What’s a little funny is how little of a shit any of these girls give that their friends are dying. Once informed they let out a weak “oh no” before moving on. They react as though somebody told them their flight is delayed 20 minutes; a little upset but generally not too bothered. Also the main girl is way too trusting of her estranged father. He’s supposed to be an absentee father I believe (I just remembered that when she first tells one of the other girls that its her father, that girl says something like “Well I hope so, I guess we can’t really know who anybody is these days.” What the fuck are you talking about?!) but she is willing to always trust him and go along with him despite his constant hinting that he’s secretly evil and up to some shady shit. Even by the end of the movie I’m not really sure what he was up to. He either summoned the mummy or was the mummy or I don’t know my mind was wandering to thoughts of grilled cheese sandwiches by the end.  

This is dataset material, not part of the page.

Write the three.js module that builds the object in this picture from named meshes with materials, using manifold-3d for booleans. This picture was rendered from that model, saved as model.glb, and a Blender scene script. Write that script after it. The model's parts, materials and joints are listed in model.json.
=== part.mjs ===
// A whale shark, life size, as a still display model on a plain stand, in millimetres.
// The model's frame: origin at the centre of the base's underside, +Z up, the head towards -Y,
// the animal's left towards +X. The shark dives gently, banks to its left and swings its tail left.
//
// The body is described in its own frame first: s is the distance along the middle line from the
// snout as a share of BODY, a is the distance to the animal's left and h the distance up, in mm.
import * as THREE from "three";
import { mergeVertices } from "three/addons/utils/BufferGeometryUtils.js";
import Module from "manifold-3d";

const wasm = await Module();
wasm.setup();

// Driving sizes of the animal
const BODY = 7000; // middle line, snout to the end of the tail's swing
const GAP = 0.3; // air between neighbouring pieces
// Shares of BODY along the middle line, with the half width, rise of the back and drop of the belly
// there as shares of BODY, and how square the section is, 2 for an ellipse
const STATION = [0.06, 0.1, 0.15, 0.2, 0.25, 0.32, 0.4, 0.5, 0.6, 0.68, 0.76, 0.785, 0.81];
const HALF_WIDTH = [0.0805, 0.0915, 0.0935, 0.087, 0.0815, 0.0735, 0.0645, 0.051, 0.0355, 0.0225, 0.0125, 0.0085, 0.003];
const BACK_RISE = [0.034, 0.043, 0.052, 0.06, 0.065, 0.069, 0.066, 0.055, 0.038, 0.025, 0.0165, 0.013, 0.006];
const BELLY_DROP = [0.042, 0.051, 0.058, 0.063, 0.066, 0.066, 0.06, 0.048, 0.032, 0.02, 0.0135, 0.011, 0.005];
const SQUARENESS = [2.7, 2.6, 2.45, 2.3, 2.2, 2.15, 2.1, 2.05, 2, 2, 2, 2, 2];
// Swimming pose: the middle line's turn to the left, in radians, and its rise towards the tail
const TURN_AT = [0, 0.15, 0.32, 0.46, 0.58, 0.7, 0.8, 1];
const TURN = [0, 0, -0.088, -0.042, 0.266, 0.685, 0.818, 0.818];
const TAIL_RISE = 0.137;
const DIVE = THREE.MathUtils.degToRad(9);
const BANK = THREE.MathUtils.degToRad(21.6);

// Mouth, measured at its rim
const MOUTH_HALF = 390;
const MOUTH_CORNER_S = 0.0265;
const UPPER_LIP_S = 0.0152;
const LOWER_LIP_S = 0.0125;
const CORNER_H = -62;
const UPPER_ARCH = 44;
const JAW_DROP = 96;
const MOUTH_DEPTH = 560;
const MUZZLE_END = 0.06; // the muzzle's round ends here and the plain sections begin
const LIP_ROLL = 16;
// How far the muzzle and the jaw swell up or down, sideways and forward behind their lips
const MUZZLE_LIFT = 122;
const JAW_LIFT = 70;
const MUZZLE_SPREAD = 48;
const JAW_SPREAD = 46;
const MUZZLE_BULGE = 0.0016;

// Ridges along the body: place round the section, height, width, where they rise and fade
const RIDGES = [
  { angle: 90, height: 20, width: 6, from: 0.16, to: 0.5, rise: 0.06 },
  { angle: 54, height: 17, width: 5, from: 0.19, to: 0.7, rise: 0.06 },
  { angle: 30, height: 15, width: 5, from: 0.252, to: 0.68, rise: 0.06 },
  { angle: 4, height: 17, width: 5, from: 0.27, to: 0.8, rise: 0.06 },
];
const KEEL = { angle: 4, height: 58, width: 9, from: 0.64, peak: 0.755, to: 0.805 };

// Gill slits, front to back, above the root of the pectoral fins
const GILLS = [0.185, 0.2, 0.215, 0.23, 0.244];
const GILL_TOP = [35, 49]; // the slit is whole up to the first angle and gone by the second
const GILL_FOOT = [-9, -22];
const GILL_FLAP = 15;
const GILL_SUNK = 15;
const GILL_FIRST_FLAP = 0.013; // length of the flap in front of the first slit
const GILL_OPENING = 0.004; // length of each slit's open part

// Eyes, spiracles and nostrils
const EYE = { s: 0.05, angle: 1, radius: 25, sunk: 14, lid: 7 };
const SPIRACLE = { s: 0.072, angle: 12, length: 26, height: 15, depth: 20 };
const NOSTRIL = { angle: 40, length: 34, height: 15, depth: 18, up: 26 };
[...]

That ties into probably the movie’s biggest sin – it’s really, really boring. It’s not even long either; it runs barely 70 minutes with a really slow credit crawl at the end to pad out the length. It feels at least double that though as nothing ever happens. It doesn’t even have an ending, it just kind of stops. I let out a laugh of disbelief when the credits started to roll as I genuinely couldn’t believe that was the ending they decided on. Man, what a piece of garbage this was. Awful acting, terrible dialogue, basement level effects and a general amateur-ish feel made this one a huge slog to get through.

I could keep going but do I really need to? I’ve summed up my thoughts on this one pretty well. Don’t make the mistake of thinking this one could be a fun “so bad it’s good” movie. Yes at first it seems like a solid candidate but for every 10 seconds of unintentional laughter, there is 10 minutes of sheer boredom. Avoid avoid avoid!